→ Your instructions
Look through the material below. Copy each line that contains the string "handed".

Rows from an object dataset

• • •

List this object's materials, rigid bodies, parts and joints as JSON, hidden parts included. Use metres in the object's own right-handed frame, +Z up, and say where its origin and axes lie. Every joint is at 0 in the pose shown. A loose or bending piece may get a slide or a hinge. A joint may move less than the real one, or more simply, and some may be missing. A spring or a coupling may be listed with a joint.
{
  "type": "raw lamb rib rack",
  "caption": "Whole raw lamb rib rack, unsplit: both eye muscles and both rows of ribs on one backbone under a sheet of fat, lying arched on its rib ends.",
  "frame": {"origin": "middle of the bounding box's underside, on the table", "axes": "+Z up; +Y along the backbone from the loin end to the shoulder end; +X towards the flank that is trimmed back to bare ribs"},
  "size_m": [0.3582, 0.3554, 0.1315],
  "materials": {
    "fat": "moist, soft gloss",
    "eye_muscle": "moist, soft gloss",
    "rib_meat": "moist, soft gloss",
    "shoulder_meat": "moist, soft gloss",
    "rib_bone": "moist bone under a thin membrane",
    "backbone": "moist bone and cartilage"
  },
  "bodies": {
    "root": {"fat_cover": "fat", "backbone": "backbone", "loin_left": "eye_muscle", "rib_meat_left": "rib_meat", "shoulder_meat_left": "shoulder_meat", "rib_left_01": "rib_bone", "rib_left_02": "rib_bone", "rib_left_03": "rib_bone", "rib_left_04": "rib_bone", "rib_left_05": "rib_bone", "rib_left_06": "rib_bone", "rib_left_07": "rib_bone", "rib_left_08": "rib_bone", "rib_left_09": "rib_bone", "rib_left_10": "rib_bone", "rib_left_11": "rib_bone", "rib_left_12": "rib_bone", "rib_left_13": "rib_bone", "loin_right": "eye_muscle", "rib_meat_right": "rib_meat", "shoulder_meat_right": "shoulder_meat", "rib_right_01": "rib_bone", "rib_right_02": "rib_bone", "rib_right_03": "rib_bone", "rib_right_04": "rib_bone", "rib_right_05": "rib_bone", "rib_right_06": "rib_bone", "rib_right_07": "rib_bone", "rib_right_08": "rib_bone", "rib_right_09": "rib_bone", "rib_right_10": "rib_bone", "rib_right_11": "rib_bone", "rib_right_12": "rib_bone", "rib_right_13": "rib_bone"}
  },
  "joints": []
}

• • •

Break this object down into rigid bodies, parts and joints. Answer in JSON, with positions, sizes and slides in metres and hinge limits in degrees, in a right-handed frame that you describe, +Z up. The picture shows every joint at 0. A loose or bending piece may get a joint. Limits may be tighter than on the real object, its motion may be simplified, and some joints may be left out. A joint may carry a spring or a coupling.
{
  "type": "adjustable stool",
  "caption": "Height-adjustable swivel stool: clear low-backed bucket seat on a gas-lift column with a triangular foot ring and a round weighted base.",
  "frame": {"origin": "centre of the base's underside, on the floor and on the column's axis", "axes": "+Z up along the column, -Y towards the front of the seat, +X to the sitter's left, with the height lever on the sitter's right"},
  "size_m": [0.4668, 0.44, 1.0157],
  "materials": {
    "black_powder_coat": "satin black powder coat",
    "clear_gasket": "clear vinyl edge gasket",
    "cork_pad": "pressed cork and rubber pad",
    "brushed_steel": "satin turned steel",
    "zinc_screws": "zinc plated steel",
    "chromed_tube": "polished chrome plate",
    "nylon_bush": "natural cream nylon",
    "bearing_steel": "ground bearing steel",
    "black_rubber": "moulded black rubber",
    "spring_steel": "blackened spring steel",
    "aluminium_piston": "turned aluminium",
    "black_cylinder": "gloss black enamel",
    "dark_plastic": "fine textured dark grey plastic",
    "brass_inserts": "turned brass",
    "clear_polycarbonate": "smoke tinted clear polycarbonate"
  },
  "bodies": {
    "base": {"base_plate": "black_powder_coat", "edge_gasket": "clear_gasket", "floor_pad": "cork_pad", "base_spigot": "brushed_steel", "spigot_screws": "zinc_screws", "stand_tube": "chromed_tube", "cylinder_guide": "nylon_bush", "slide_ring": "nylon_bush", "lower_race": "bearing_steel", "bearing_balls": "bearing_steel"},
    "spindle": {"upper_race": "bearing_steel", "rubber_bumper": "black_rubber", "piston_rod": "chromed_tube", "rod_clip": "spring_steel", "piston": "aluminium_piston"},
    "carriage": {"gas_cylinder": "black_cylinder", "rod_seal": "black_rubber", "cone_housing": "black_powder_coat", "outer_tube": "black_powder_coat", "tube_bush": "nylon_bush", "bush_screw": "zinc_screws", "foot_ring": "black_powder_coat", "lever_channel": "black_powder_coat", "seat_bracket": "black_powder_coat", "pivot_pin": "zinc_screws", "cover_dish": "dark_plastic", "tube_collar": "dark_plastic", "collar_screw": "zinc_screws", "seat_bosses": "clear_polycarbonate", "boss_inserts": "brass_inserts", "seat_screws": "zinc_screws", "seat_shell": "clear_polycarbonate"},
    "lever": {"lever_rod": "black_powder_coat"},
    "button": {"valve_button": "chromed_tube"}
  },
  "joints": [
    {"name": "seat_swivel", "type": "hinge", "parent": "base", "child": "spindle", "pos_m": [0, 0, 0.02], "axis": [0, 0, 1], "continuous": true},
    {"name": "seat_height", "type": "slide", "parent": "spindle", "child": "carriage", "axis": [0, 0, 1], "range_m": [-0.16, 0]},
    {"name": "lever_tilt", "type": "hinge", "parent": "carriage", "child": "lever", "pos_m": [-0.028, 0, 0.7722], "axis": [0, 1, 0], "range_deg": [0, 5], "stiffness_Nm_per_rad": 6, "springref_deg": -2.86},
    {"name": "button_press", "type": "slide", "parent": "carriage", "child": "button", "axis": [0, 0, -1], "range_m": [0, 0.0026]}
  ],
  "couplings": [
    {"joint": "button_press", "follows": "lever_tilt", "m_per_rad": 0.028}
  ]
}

• • •

→ In response
List this object's materials, rigid bodies, parts and joints as JSON, hidden parts included. Use metres in the object's own right-handed frame, +Z up, and say where its origin and axes lie. Every joint is at 0 in the pose shown. A loose or bending piece may get a slide or a hinge. A joint may move less than the real one, or more simply, and some may be missing. A spring or a coupling may be listed with a joint.
Break this object down into rigid bodies, parts and joints. Answer in JSON, with positions, sizes and slides in metres and hinge limits in degrees, in a right-handed frame that you describe, +Z up. The picture shows every joint at 0. A loose or bending piece may get a joint. Limits may be tighter than on the real object, its motion may be simplified, and some joints may be left out. A joint may carry a spring or a coupling.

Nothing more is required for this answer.